Start Material provided

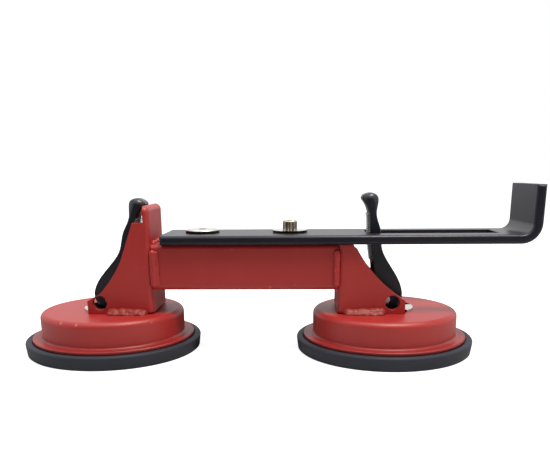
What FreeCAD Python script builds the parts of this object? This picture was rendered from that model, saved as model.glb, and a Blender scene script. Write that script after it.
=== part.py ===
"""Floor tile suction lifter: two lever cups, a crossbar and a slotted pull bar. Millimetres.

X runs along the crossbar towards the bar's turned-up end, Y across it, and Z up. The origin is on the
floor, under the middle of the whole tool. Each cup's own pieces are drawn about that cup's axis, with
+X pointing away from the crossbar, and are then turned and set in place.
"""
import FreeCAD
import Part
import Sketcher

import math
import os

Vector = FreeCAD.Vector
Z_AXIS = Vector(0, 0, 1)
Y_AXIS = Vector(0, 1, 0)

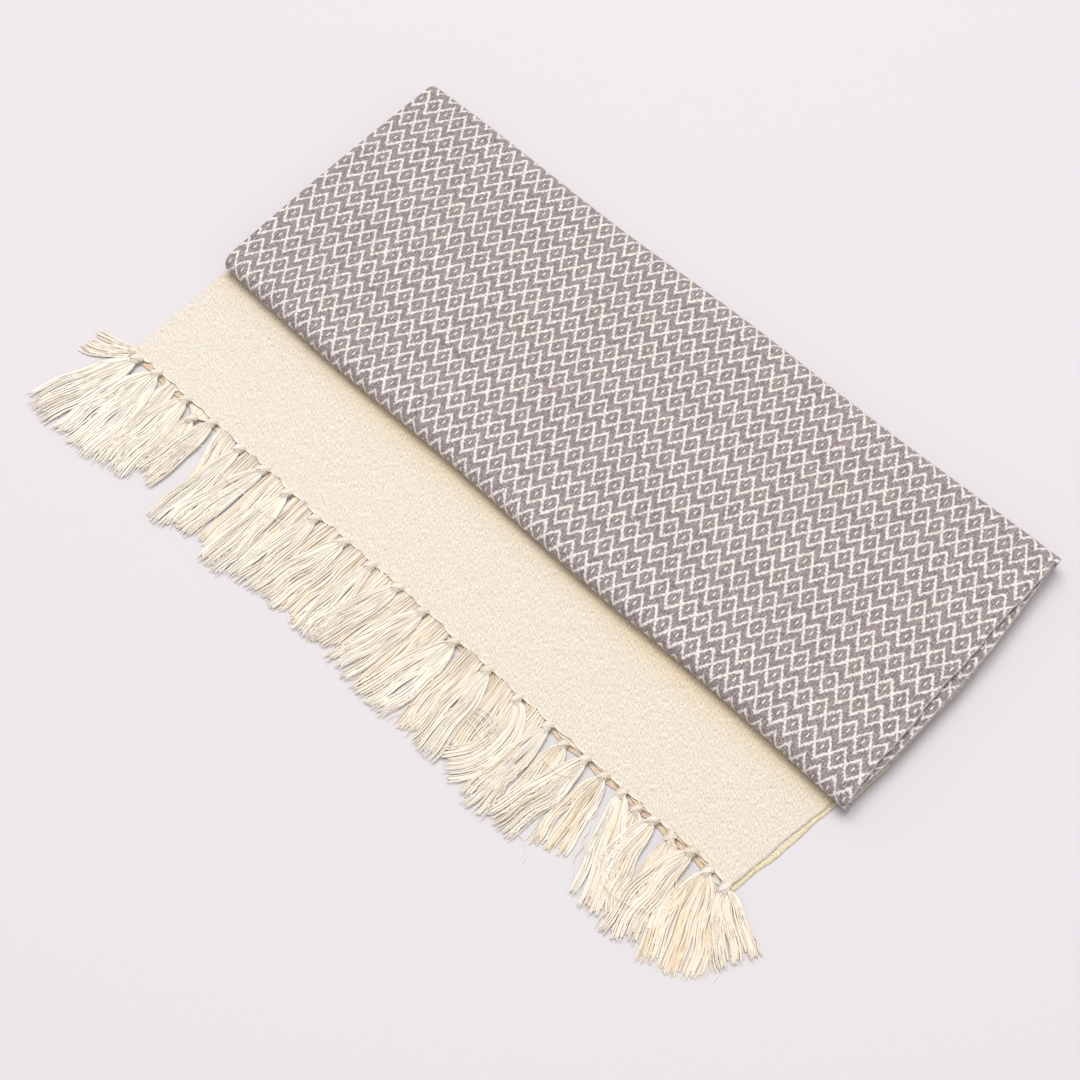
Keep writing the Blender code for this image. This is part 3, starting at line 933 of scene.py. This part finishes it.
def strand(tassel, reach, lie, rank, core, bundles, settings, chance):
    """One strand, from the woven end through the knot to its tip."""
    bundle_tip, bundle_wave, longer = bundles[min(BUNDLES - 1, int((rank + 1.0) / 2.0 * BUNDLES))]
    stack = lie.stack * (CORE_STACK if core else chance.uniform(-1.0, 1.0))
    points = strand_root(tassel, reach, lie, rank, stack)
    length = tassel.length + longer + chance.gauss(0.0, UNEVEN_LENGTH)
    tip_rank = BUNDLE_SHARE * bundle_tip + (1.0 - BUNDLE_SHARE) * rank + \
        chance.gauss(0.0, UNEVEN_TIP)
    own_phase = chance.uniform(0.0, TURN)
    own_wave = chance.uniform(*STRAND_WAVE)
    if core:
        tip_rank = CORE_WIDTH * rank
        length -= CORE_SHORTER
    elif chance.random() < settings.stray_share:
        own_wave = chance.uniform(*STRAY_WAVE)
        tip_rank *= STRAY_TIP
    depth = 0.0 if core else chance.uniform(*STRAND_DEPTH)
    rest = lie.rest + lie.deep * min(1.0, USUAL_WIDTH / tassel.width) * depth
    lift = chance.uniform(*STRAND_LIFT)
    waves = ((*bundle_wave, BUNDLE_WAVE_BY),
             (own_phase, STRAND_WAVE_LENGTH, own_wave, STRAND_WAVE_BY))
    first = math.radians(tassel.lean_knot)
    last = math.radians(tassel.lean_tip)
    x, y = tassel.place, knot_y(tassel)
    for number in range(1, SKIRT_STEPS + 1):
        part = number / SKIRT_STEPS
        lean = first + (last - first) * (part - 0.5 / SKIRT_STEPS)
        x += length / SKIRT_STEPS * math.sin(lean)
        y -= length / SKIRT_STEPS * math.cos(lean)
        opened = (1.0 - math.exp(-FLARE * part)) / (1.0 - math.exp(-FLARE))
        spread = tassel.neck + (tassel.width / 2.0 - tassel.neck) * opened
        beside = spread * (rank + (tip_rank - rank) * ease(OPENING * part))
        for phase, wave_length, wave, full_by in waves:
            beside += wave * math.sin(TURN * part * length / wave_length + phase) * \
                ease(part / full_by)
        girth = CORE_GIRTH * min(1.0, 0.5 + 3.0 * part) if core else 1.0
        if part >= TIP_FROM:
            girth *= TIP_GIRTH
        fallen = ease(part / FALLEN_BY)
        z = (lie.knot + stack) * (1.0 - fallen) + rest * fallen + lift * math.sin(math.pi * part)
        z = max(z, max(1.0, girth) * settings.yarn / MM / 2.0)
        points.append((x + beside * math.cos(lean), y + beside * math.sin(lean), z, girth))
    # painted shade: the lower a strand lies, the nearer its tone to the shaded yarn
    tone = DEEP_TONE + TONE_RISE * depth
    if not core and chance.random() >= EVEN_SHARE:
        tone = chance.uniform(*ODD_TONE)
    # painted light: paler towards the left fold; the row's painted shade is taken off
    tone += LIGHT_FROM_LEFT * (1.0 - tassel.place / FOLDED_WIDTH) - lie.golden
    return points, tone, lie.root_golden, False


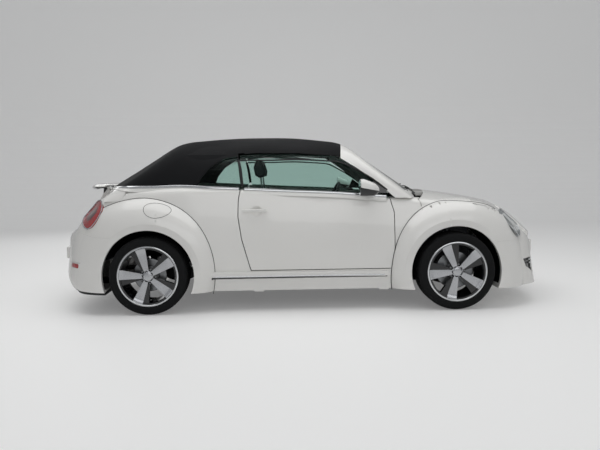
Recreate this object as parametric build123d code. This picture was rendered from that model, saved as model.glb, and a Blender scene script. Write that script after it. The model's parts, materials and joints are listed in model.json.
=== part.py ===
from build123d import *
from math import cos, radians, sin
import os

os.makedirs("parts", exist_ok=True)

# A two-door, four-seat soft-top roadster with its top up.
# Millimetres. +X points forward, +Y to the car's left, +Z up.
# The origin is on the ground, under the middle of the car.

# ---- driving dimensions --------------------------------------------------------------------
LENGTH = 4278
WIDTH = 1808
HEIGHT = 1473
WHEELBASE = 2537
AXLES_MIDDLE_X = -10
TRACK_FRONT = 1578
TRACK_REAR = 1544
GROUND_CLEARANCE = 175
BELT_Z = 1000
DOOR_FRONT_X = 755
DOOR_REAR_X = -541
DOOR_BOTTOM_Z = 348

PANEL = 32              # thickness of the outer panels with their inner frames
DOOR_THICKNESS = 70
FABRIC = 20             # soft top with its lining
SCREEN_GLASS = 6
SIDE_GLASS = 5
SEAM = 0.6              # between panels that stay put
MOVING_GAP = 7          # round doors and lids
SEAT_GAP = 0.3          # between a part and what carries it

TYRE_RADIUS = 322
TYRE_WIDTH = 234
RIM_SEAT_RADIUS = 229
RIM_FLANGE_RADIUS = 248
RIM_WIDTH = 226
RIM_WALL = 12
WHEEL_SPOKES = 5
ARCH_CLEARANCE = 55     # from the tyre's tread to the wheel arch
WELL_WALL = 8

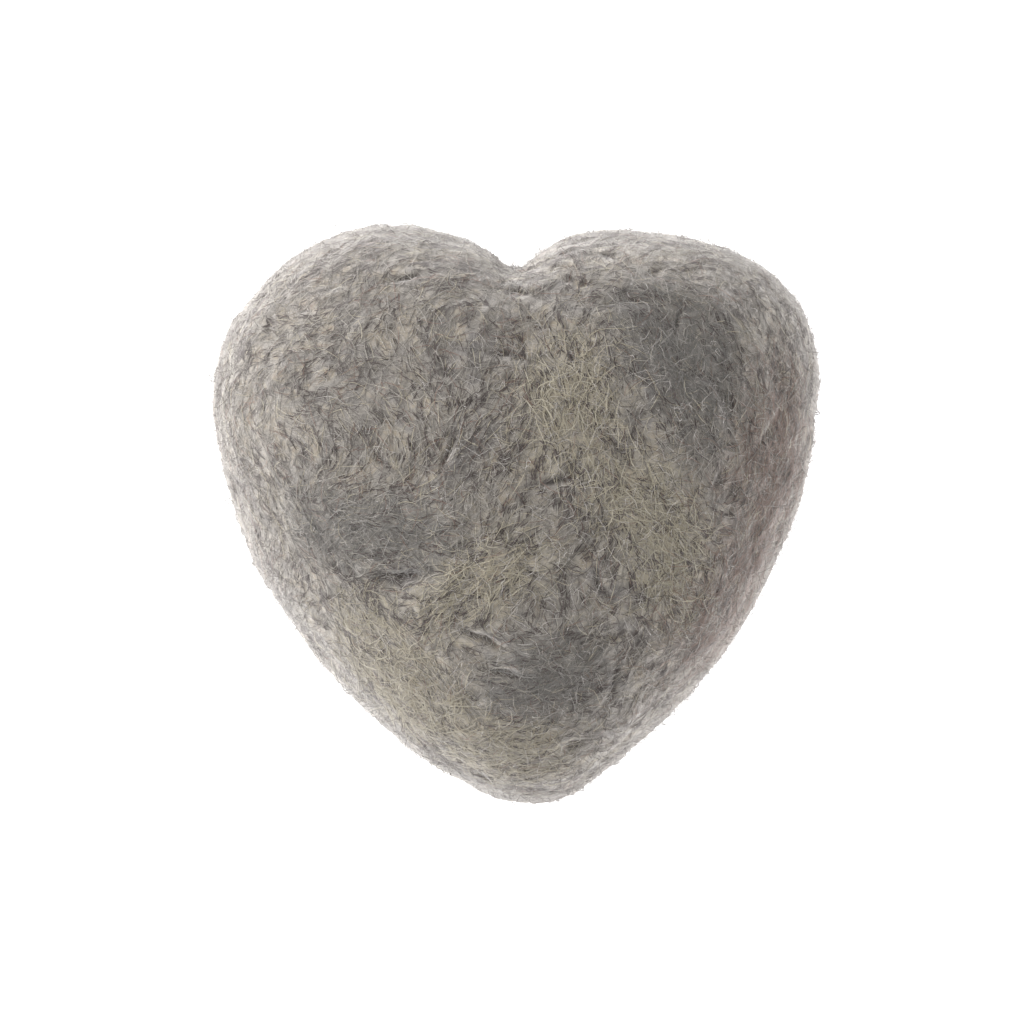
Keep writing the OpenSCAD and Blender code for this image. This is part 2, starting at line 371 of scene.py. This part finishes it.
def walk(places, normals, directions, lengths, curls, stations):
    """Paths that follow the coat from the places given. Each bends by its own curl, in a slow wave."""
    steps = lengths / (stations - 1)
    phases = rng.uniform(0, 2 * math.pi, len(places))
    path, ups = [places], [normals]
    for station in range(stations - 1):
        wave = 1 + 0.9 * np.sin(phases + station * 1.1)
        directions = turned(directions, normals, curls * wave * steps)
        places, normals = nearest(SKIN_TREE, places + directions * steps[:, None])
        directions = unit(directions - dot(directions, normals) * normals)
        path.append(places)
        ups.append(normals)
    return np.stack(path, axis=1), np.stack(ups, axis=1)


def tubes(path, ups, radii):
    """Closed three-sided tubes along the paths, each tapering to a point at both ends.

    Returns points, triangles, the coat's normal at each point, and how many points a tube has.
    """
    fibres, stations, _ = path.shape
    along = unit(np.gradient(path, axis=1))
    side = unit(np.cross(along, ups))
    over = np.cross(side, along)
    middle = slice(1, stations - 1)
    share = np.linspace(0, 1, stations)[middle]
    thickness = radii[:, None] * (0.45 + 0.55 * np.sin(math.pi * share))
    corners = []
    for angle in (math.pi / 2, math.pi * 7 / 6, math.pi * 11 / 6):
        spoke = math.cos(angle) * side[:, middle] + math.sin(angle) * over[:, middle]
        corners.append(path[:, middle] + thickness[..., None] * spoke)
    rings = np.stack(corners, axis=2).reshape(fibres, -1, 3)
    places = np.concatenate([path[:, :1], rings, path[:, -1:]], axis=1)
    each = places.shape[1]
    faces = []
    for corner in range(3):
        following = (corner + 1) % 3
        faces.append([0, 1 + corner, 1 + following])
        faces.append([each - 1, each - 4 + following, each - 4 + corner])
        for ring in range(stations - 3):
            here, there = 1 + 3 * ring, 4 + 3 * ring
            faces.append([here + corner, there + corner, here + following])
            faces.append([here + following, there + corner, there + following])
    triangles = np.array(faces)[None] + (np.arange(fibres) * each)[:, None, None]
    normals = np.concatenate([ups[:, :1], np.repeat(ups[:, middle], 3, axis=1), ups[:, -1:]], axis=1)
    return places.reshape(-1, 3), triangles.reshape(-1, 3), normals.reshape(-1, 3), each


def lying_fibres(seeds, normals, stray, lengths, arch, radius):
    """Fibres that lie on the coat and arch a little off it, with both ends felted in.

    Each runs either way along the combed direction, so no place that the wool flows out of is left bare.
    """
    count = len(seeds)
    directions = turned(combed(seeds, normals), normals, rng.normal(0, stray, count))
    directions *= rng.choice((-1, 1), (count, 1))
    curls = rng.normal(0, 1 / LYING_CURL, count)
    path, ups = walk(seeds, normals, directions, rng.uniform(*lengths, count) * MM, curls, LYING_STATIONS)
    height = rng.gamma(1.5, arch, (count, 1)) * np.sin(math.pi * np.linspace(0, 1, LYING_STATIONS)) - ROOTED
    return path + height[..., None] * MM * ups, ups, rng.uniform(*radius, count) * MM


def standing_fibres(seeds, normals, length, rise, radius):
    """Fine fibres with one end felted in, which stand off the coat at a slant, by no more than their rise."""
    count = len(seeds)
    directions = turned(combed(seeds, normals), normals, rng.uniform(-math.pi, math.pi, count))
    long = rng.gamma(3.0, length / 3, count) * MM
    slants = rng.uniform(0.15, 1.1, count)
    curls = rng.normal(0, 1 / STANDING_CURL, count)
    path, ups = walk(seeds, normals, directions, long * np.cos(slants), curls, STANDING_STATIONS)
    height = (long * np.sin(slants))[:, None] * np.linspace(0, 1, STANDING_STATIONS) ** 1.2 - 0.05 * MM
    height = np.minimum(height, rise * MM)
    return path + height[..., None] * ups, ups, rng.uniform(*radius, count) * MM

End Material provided

Task to complete –
Provide an exact reproduction of only those lines that start at the line containing "Recreate this object" and end at the line containing "WELL_WALL = 8", inclusive.

Task response –
Recreate this object as parametric build123d code. This picture was rendered from that model, saved as model.glb, and a Blender scene script. Write that script after it. The model's parts, materials and joints are listed in model.json.
=== part.py ===
from build123d import *
from math import cos, radians, sin
import os

os.makedirs("parts", exist_ok=True)

# A two-door, four-seat soft-top roadster with its top up.
# Millimetres. +X points forward, +Y to the car's left, +Z up.
# The origin is on the ground, under the middle of the car.

# ---- driving dimensions --------------------------------------------------------------------
LENGTH = 4278
WIDTH = 1808
HEIGHT = 1473
WHEELBASE = 2537
AXLES_MIDDLE_X = -10
TRACK_FRONT = 1578
TRACK_REAR = 1544
GROUND_CLEARANCE = 175
BELT_Z = 1000
DOOR_FRONT_X = 755
DOOR_REAR_X = -541
DOOR_BOTTOM_Z = 348

PANEL = 32              # thickness of the outer panels with their inner frames
DOOR_THICKNESS = 70
FABRIC = 20             # soft top with its lining
SCREEN_GLASS = 6
SIDE_GLASS = 5
SEAM = 0.6              # between panels that stay put
MOVING_GAP = 7          # round doors and lids
SEAT_GAP = 0.3          # between a part and what carries it

TYRE_RADIUS = 322
TYRE_WIDTH = 234
RIM_SEAT_RADIUS = 229
RIM_FLANGE_RADIUS = 248
RIM_WIDTH = 226
RIM_WALL = 12
WHEEL_SPOKES = 5
ARCH_CLEARANCE = 55     # from the tyre's tread to the wheel arch
WELL_WALL = 8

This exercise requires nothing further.